Wavertree, St. Bridget & St. Thomas (SBT)

This is the church in which I was baptised by the late Rev. Peter Pritchard in July 1971. It was here, as a child, that I (inadvertently) launched my first church fundraising project: when it was announced that there was dry rot in the porch I drew a large picture of the church with the words "SAVE OUR CHURCH" above. It was quite a nice drawing but somehow I had got the vertical lines out of true which gave the impression that the church was leaning over about ten degrees and therefore very much on its way towards falling down! The drawing gained pride of place on the church noticeboard and - with or without its help, who can say? - the money was raised and the dry rot was dealt with.

Fast forward now to 2014 by which time I was working for the Diocese of Liverpool and the fortunes of SBT's parish - once a decent Working Class community but nowadays hollowed out by grasping private landlords milking the student market for their personal gain - had turned downwards such that it was firmly in the bottom 5% nationally on the Indices of Multiple Deprivation (IMD) scale. The church, under the leadership of Rev. Bill Sanders, had a great heart for serving the community, particularly around helping older people and those with mental health difficulties, but the money required to refurbish the rainwater goods was not there. The beautiful Italianate building was at risk from water ingress as a result. Could I help?

It's not often in my experience that a Conservative government does anything good, but it happened in November 2014 when George Osborne announced the Listed Places of Worship Roof Repair Fund. This offered grants of up to £100,000 towards the repair of roofs and rainwater goods albeit with a hideously tight application timetable of about eight weeks, two of which covered the Christmas and New Year holidays. Working with Architect Peter Williamson, I put together a proposal to refurbish the rainwater goods and wrote an application for £99,500 to the Roof Repair Fund to finance it. The application was successful although for various reasons it was to be 2016 before the work got under way with me acting as Project Manager for the client. Contractor Heritage Conservation & Restoration did an excellent job and the refurbished gutters, hoppers and downspouts should serve the church well for the next three or four decades. In July 2022 SBT celebrated its 150th birthday.

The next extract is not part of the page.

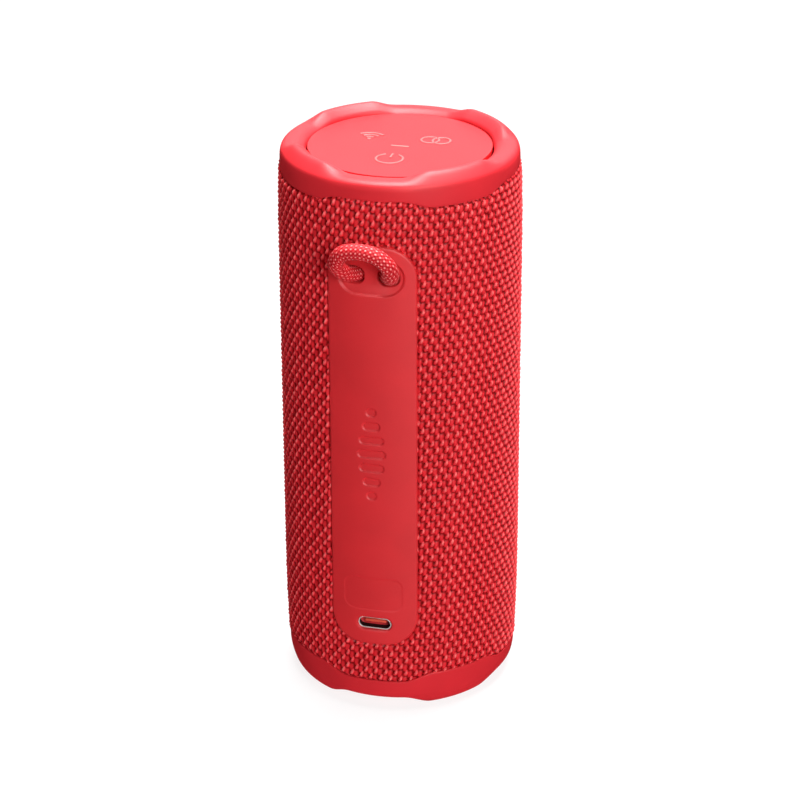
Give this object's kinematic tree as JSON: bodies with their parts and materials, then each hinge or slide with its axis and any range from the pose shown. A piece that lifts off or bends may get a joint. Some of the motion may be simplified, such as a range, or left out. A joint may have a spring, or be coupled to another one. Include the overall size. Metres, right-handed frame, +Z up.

Holy Trinity, Fingerpost, St. Helens

I first visited Holy Trinity in the 1980s when our School Christian Union organised visits to the church on Thursday evenings to join in the lively midweek praise services led by the late Rev. Chris Woods. By 2013 the church, having undergone a dramatic decline in its fortunes, was facing closure as its small and impoverished congregation could not hope to raise the money necessary to fund urgent repairs. I became part of the Fingerpost Regeneration Project Committee with a brief to find a new vision for the church and raise the £300,000 or so needed to stave off ruinous water ingress.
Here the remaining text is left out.